Two dimensional sub-wavelength topological dark state lattices

We present a general framework for engineering two-dimensional (2D) sub-wavelength topological optical lattices using spatially dependent atomic dark states in a $Λ$-type configuration of the atom-light coupling. By properly designing the spatial profiles of the laser fields inducing coupling between the atomic internal states, we show how to generate sub-wavelength Kronig-Penney-like geometric scalar potential accompanied by narrow and strong patches of the synthetic magnetic field localized in the same areas as the scalar potential. These sharply peaked magnetic fluxes are compensated by a smooth background magnetic field of opposite sign, resulting in zero net flux per unit cell while still enabling topologically nontrivial band structures.
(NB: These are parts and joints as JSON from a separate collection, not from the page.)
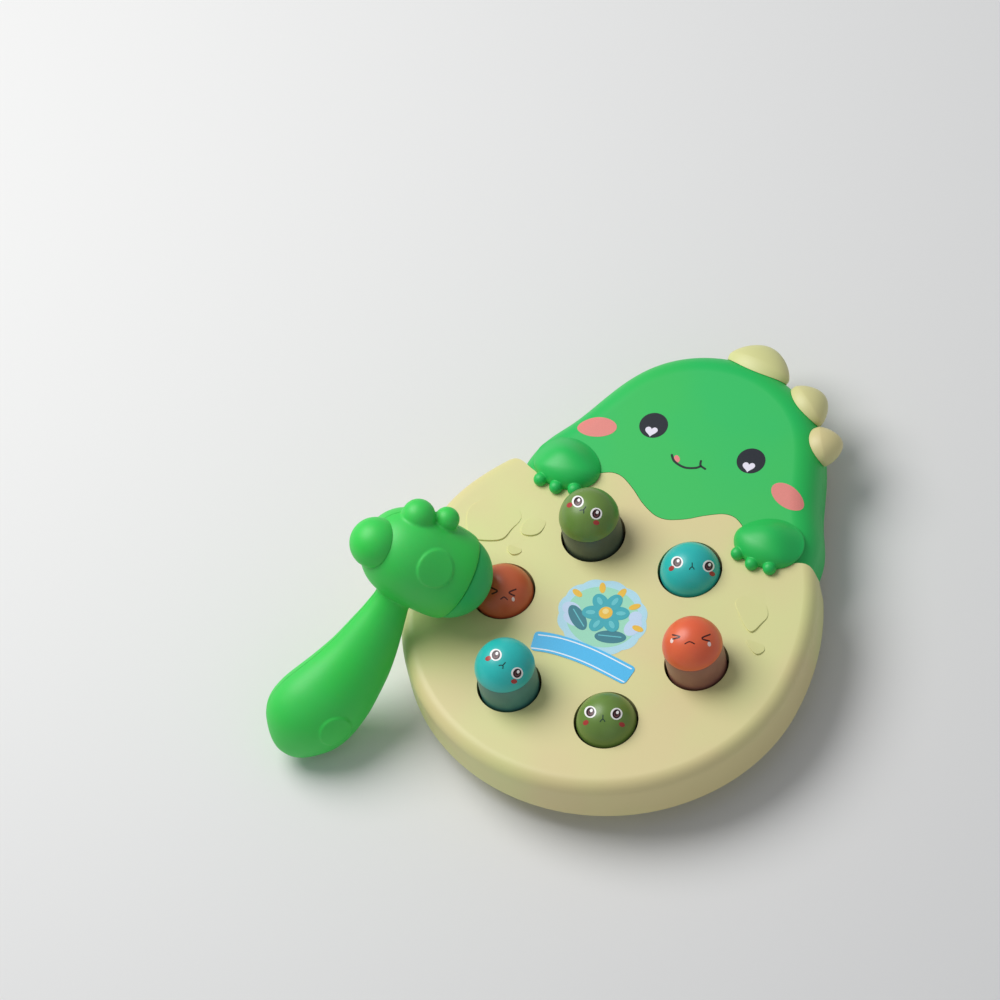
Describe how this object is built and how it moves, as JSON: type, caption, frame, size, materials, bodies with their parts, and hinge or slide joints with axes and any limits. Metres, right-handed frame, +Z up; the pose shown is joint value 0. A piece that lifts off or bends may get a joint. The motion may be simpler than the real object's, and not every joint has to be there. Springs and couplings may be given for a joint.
{
  "type": "mole pounding game",
  "caption": "Egg-shaped mole pounding game with a hatching dinosaur, pop-up moles linked in pairs by rockers, and a toy hammer leaning on it.",
  "frame": {"origin": "middle of the ring of moles, on the flat underside of the base plate, which is the plane that the game stands on", "axes": "+Z up, out of the board's top; +Y towards the dinosaur's head; +X to the right for a player who faces the dinosaur"},
  "size_m": [0.258, 0.3166, 0.1177],
  "materials": {
    "cream_shell": "satin injection-moulded ABS",
    "green_shell": "satin injection-moulded ABS",
    "green_paw": "satin injection-moulded ABS",
    "base_plastic": "fine-grained injection-moulded ABS",
    "foam_pad": "matt EVA foam",
    "zinc_screw": "zinc plated",
    "pin_steel": "drawn bright steel",
    "acetal": "white acetal",
    "hammer_plastic": "satin injection-moulded ABS",
    "hammer_rubber": "soft matt rubber",
    "olive_cap": "half-gloss moulded cap",
    "olive_sleeve": "satin moulded sleeve",
    "teal_cap": "half-gloss moulded cap",
    "teal_sleeve": "satin moulded sleeve",
    "orange_cap": "half-gloss moulded cap",
    "orange_sleeve": "satin moulded sleeve",
    "rust_cap": "half-gloss moulded cap",
    "rust_sleeve": "satin moulded sleeve"
  },
  "bodies": {
    "board": {"egg_shell": "cream_shell", "dino_shell": "green_shell", "base_plate": "base_plastic", "anti_slip_pad_1": "foam_pad", "anti_slip_pad_2": "foam_pad", "anti_slip_pad_3": "foam_pad", "anti_slip_pad_4": "foam_pad", "base_screw_1": "zinc_screw", "base_screw_2": "zinc_screw", "base_screw_3": "zinc_screw", "base_screw_4": "zinc_screw", "base_screw_5": "zinc_screw", "base_screw_6": "zinc_screw", "base_screw_7": "zinc_screw", "paw_left": "green_paw", "paw_right": "green_paw", "back_fin_1": "cream_shell", "back_fin_2": "cream_shell", "back_fin_3": "cream_shell", "rocker_pin_1": "pin_steel", "rocker_pin_2": "pin_steel", "rocker_pin_3": "pin_steel"},
    "mole_1": {"mole_cap_1": "olive_cap", "mole_plunger_1": "olive_sleeve"},
    "mole_2": {"mole_cap_2": "teal_cap", "mole_plunger_2": "teal_sleeve"},
    "mole_3": {"mole_cap_3": "orange_cap", "mole_plunger_3": "orange_sleeve"},
    "mole_4": {"mole_cap_4": "olive_cap", "mole_plunger_4": "olive_sleeve"},
    "mole_5": {"mole_cap_5": "teal_cap", "mole_plunger_5": "teal_sleeve"},
    "mole_6": {"mole_cap_6": "rust_cap", "mole_plunger_6": "rust_sleeve"},
    "rocker_1": {"rocker_1": "acetal"},
    "rocker_2": {"rocker_2": "acetal"},
    "rocker_3": {"rocker_3": "acetal"},
    "hammer": {"hammer_front_half": "hammer_plastic", "hammer_back_half": "hammer_plastic", "hammer_face_pad": "hammer_rubber", "hammer_rear_knob": "hammer_plastic", "hammer_screw_1": "zinc_screw", "hammer_screw_2": "zinc_screw", "hammer_screw_3": "zinc_screw"}
  },
  "joints": [
    {"name": "mole_1_slide", "type": "slide", "parent": "board", "child": "mole_1", "axis": [0, 0, 1], "range_m": [-0.02, 0]},
    {"name": "mole_2_slide", "type": "slide", "parent": "board", "child": "mole_2", "axis": [0, 0, 1], "range_m": [0, 0.02]},
    {"name": "mole_3_slide", "type": "slide", "parent": "board", "child": "mole_3", "axis": [0, 0, 1], "range_m": [-0.02, 0]},
    {"name": "mole_4_slide", "type": "slide", "parent": "board", "child": "mole_4", "axis": [0, 0, 1], "range_m": [0, 0.02]},
    {"name": "mole_5_slide", "type": "slide", "parent": "board", "child": "mole_5", "axis": [0, 0, 1], "range_m": [-0.02, 0]},
    {"name": "mole_6_slide", "type": "slide", "parent": "board", "child": "mole_6", "axis": [0, 0, 1], "range_m": [0, 0.02]},
    {"name": "rocker_1_pivot", "type": "hinge", "parent": "board", "child": "rocker_1", "pos_m": [0, 0.05023, 0.0165], "axis": [0, 1, 0], "range_deg": [-40.4, 0]},
    {"name": "rocker_2_pivot", "type": "hinge", "parent": "board", "child": "rocker_2", "pos_m": [0.0435, -0.02511, 0.0165], "axis": [0.866, -0.5, 0], "range_deg": [-40.4, 0]},
    {"name": "rocker_3_pivot", "type": "hinge", "parent": "board", "child": "rocker_3", "pos_m": [-0.0435, -0.02511, 0.0165], "axis": [-0.866, -0.5, 0], "range_deg": [-40.4, 0]},
    {"name": "hammer_lift", "type": "slide", "parent": "mole_6", "child": "hammer", "axis": [0, 0, 1], "range_m": [0, 0.1]}
  ],
  "couplings": [
    {"joint": "mole_2_slide", "follows": "mole_1_slide", "ratio": -1},
    {"joint": "rocker_1_pivot", "follows": "mole_1_slide", "rad_per_m": 35.206},
    {"joint": "mole_4_slide", "follows": "mole_3_slide", "ratio": -1},
    {"joint": "rocker_2_pivot", "follows": "mole_3_slide", "rad_per_m": 35.206},
    {"joint": "mole_5_slide", "follows": "mole_6_slide", "ratio": -1},
    {"joint": "rocker_3_pivot", "follows": "mole_6_slide", "rad_per_m": -35.206}
  ]
}
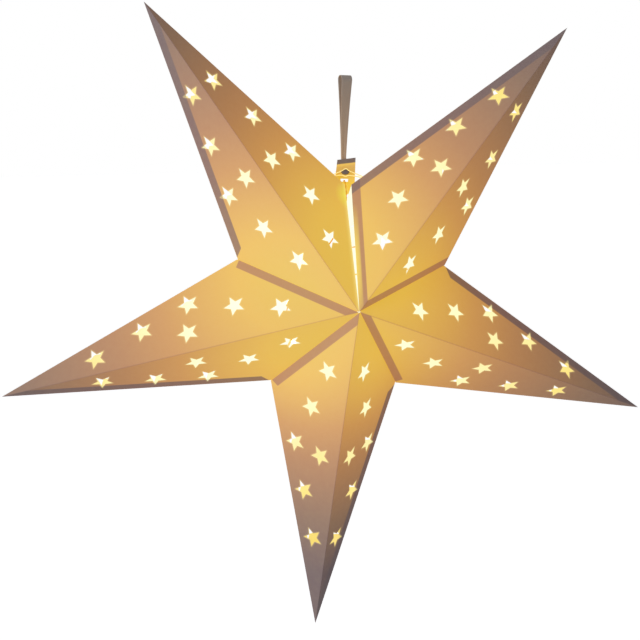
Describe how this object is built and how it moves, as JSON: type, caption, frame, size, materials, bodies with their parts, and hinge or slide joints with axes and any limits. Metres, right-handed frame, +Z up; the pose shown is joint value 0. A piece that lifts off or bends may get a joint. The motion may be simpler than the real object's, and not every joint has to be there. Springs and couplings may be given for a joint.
{
  "type": "paper star lantern",
  "caption": "Folded card star lantern with pointed arms and star-shaped cut-outs, hung from a ribbon and lit by a short lamp string.",
  "frame": {"origin": "the place on the inside of the ribbon loop where a hook bears, so the lantern hangs straight below it", "axes": "+Z up, +X to the right and -Y towards the viewer, as the lantern hangs with its front facing the viewer"},
  "size_m": [0.5954, 0.155, 0.5766],
  "materials": {
    "card": "white uncoated card that glows warm yellow from the lamps inside",
    "ribbon": "woven grey-brown tape, matt",
    "thread": "twisted white cotton",
    "lamp_wire": "enamelled copper wire, satin",
    "lamp_bead": "clear resin drop round a lit lamp",
    "case_plastic": "moulded white plastic, fine matt",
    "cell_steel": "bright rolled steel"
  },
  "bodies": {
    "root": {"point_bottom": "card", "point_right": "card", "point_top_right": "card", "point_top_left": "card", "point_left": "card", "hanging_tab": "card", "hanging_ribbon": "ribbon", "closing_thread": "thread", "lamp_lead": "lamp_wire", "lamp_beads": "lamp_bead", "battery_case": "case_plastic", "battery_lid": "case_plastic", "battery_cell_1": "cell_steel", "battery_cell_2": "cell_steel"}
  },
  "joints": []
}
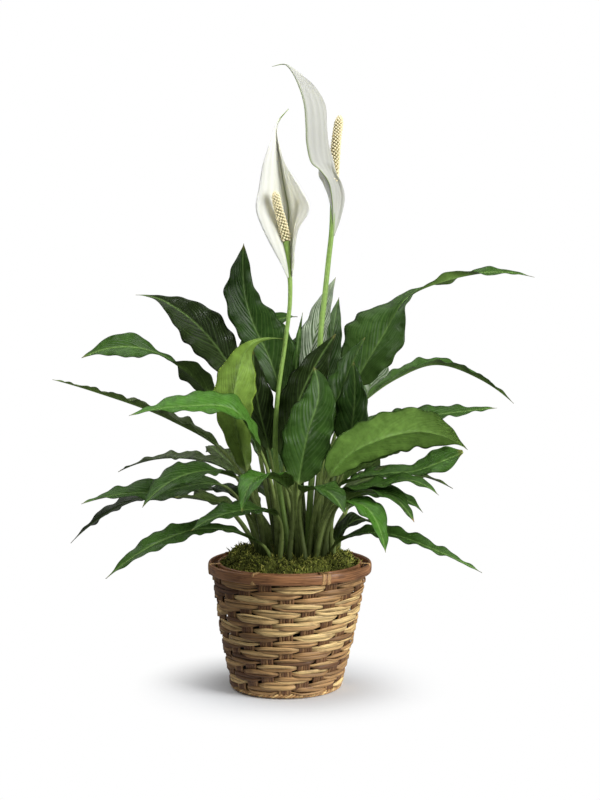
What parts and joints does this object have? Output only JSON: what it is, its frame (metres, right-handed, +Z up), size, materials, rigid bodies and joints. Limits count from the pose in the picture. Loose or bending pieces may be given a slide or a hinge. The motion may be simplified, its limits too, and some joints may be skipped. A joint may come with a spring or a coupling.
{
  "type": "potted peace lily in a woven cane basket",
  "caption": "Potted peace lily: glossy arching leaves and white hooded flowers on tall stalks, growing through moss in a tapered woven cane basket.",
  "frame": {"origin": "centre of the basket's flat underside, on the surface that it stands on", "axes": "+Z up the plant, +X to the right seen from the front, -Y towards the front"},
  "size_m": [0.5063, 0.2968, 0.617],
  "materials": {
    "woven_cane": "split cane and peeled wicker, woven, lightly varnished, straw to brown",
    "rim_bamboo": "stained split bamboo hoop, satin",
    "pot_plastic": "thin black blow-moulded grow pot",
    "potting_soil": "damp peat potting mix",
    "crown": "fleshy rootstock, green to brown",
    "moss": "dried sheet moss, olive, fibrous",
    "leaf": "glossy dark green leaf with sunken side veins",
    "flower_stalk": "smooth green stalk, satin",
    "spathe": "white waxy bract with fine parallel veins and a green tip",
    "spadix": "cream spike set with small knobs"
  },
  "bodies": {
    "root": {"basket_base": "woven_cane", "basket_wall": "woven_cane", "centre_leaf_01": "leaf", "centre_leaf_02": "leaf", "centre_leaf_03": "leaf", "centre_leaf_04": "leaf", "centre_leaf_05": "leaf", "centre_leaf_06": "leaf", "centre_leaf_07": "leaf", "centre_leaf_08": "leaf", "centre_leaf_09": "leaf", "centre_leaf_10": "leaf", "grow_pot": "pot_plastic", "left_flower_stalk": "flower_stalk", "left_leaf_01": "leaf", "left_leaf_02": "leaf", "left_leaf_03": "leaf", "left_leaf_04": "leaf", "left_leaf_05": "leaf", "left_leaf_06": "leaf", "left_leaf_07": "leaf", "left_leaf_08": "leaf", "left_leaf_09": "leaf", "left_leaf_10": "leaf", "left_leaf_11": "leaf", "left_leaf_12": "leaf", "left_leaf_13": "leaf", "left_leaf_14": "leaf", "left_leaf_15": "leaf", "left_leaf_16": "leaf", "left_leaf_17": "leaf", "left_spadix": "spadix", "left_spathe": "spathe", "moss": "moss", "potting_soil": "potting_soil", "rear_leaf_01": "leaf", "rear_leaf_02": "leaf", "rear_leaf_03": "leaf", "rear_leaf_04": "leaf", "right_flower_stalk": "flower_stalk", "right_leaf_01": "leaf", "right_leaf_02": "leaf", "right_leaf_03": "leaf", "right_leaf_04": "leaf", "right_leaf_05": "leaf", "right_leaf_06": "leaf", "right_leaf_07": "leaf", "right_leaf_08": "leaf", "right_leaf_09": "leaf", "right_leaf_10": "leaf", "right_leaf_11": "leaf", "right_leaf_12": "leaf", "right_leaf_13": "leaf", "right_leaf_14": "leaf", "right_spadix": "spadix", "right_spathe": "spathe", "rim_hoop_inner": "rim_bamboo", "rim_hoop_outer": "rim_bamboo", "root_crown": "crown"}
  },
  "joints": []
}
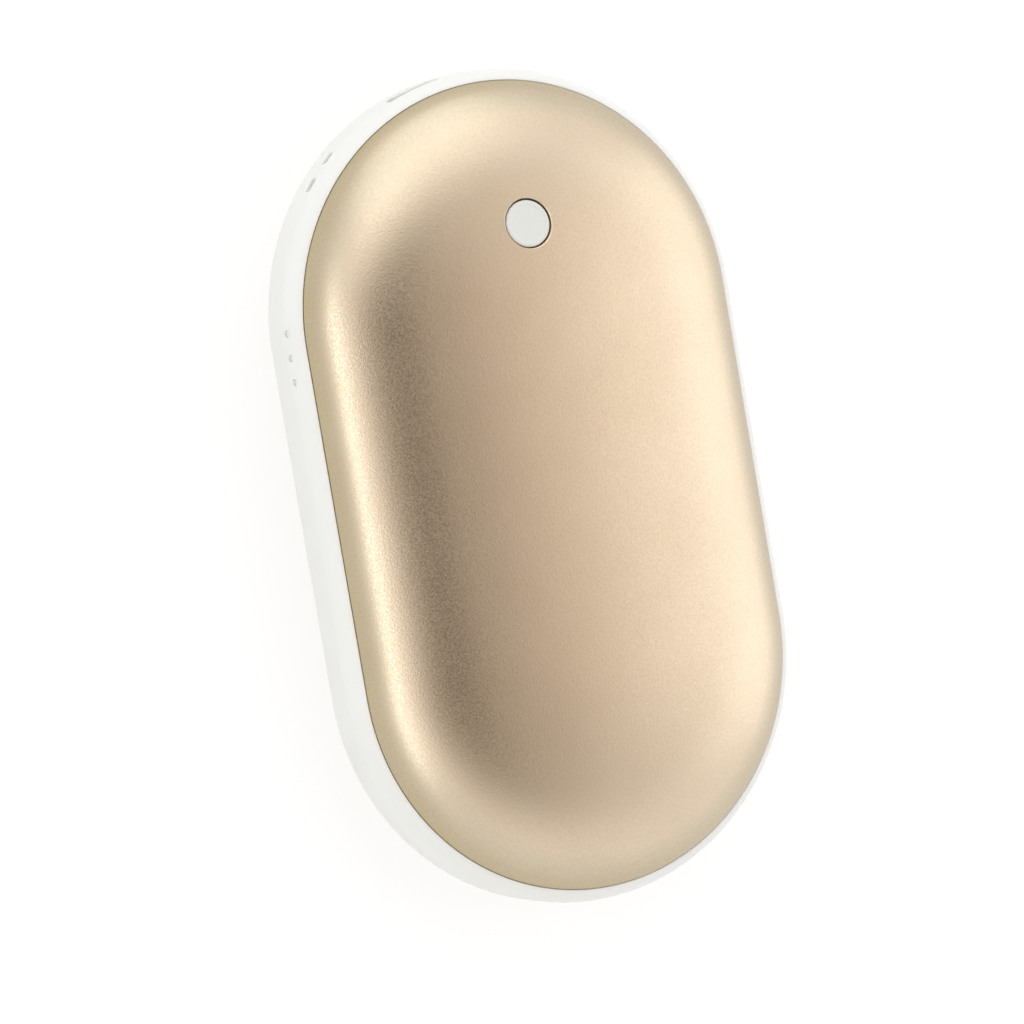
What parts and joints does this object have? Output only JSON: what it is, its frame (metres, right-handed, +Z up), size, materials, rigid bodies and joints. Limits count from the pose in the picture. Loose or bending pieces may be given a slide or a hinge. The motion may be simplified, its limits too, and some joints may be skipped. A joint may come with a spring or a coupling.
{
  "type": "rechargeable hand warmer",
  "caption": "Pill-shaped pocket hand warmer and power bank: two crowned champagne gold metal shells on a white plastic band, with a small round button near one end.",
  "frame": {"origin": "centre of the flat land under the back shell, the bottom centre of the bounding box, with the part lying on its back", "axes": "+X to the right and +Y towards the button end, both as seen from the front; +Z up, out of the front shell"},
  "size_m": [0.0586, 0.1, 0.0229],
  "materials": {
    "gold_metal": "satin anodised champagne gold, fine blasted grain",
    "white_plastic": "satin moulded white",
    "inner_plastic": "plain moulded white",
    "frosted_plastic": "frosted translucent white",
    "clear_plastic": "milky clear",
    "sealant": "cured bead",
    "circuit_board": "green solder mask",
    "black_plastic": "moulded black",
    "tan_ceramic": "fired ceramic",
    "grey_plastic": "moulded grey",
    "steel": "bright tinned or nickelled",
    "gold_plate": "gold flash",
    "pouch_foil": "laminated foil",
    "heater_film": "amber film",
    "foam": "closed-cell foam",
    "red_insulation": "smooth",
    "black_insulation": "smooth"
  },
  "bodies": {
    "housing": {"front_shell": "gold_metal", "back_shell": "gold_metal", "mid_frame": "white_plastic", "button_guide": "inner_plastic", "battery_tray": "inner_plastic", "indicator_light_pipe": "clear_plastic", "indicator_leds": "clear_plastic", "button_led": "clear_plastic", "front_seal_ring": "sealant", "back_seal_ring": "sealant", "main_board": "circuit_board", "protection_board": "circuit_board", "tact_switch_body": "black_plastic", "controller_chip": "black_plastic", "power_transistors": "black_plastic", "usb_a_insulator": "black_plastic", "micro_usb_insulator": "black_plastic", "power_inductor": "black_plastic", "board_resistors": "black_plastic", "front_thermistor": "black_plastic", "back_thermistor": "black_plastic", "filter_capacitors": "tan_ceramic", "usb_a_shell": "steel", "micro_usb_shell": "steel", "tact_switch_dome": "steel", "cell_tabs": "steel", "board_screws": "steel", "tray_screws": "steel", "usb_a_contacts": "gold_plate", "micro_usb_contacts": "gold_plate", "front_battery_cell": "pouch_foil", "back_battery_cell": "pouch_foil", "front_heater_film": "heater_film", "back_heater_film": "heater_film", "front_foam_pad": "foam", "back_foam_pad": "foam", "cell_bonding_pad": "foam", "battery_lead_red": "red_insulation", "front_heater_leads": "red_insulation", "back_heater_leads": "red_insulation", "battery_lead_black": "black_insulation", "front_thermistor_leads": "black_insulation", "back_thermistor_leads": "black_insulation"},
    "button": {"button_cap": "frosted_plastic"},
    "switch_plunger": {"tact_switch_plunger": "grey_plastic"}
  },
  "joints": [
    {"name": "button_press", "type": "slide", "parent": "housing", "child": "button", "axis": [0, 0, -1], "range_m": [0, 0.0003], "stiffness_N_per_m": 5000},
    {"name": "plunger_press", "type": "slide", "parent": "housing", "child": "switch_plunger", "axis": [0, 0, -1], "range_m": [0, 0.0003], "deforming": ["tact_switch_dome"]}
  ],
  "couplings": [
    {"joint": "plunger_press", "follows": "button_press", "ratio": 1}
  ]
}
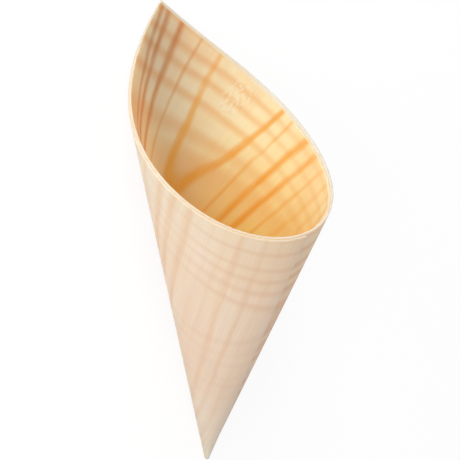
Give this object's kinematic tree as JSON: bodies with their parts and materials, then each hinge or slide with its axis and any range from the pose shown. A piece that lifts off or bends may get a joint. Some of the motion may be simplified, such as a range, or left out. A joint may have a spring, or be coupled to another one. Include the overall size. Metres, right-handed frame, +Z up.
{
  "type": "wooden serving cone",
  "caption": "Pointed serving cone of thin pale wood veneer, rolled from a flat sheet, with a slanted mouth that rises to a sharp tip.",
  "frame": {"origin": "middle of the bounding box in plan, on the ground that the cone lies on", "axes": "+X along the ground from the cone's point to its tall tip, +Z up, away from the ground; the glued seam is on top"},
  "size_m": [0.1792, 0.0658, 0.066],
  "materials": {
    "pine_veneer": "raw sliced veneer, matte"
  },
  "bodies": {
    "root": {"veneer_cone": "pine_veneer"}
  },
  "joints": []
}
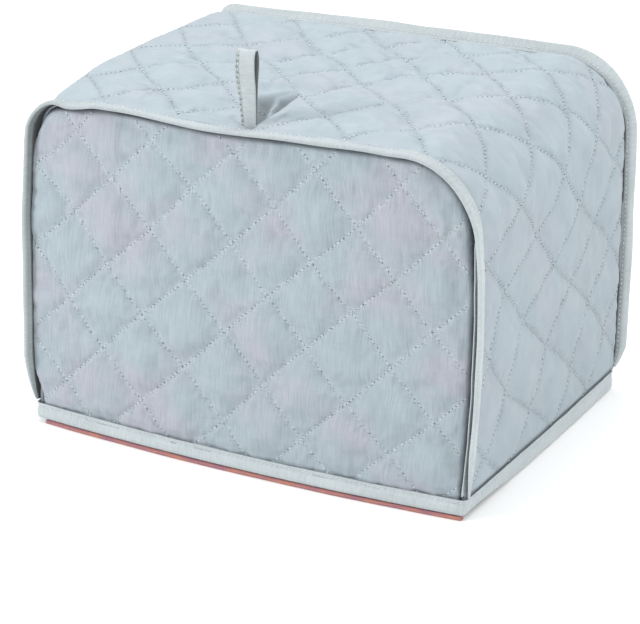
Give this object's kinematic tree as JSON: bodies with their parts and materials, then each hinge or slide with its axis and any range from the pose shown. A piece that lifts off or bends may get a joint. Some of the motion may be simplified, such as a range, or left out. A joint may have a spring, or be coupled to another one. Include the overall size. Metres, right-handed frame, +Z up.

Specifically, for sufficiently narrow peaks, their influence is minimum, and the behavior of the system in a remaining smooth background magnetic field resembles the Landau problem, allowing for the formation of nearly flat energy bands with unit Chern numbers. Numerical analysis confirms the existence of ideal Chern bands and the robustness of the topological phases against non-adiabatic effects and losses. This makes the scheme well-suited for simulating quantum Hall systems and fractional Chern insulators in ultracold atomic gases, offering a new platform for exploring strongly correlated topological phases with high tunability.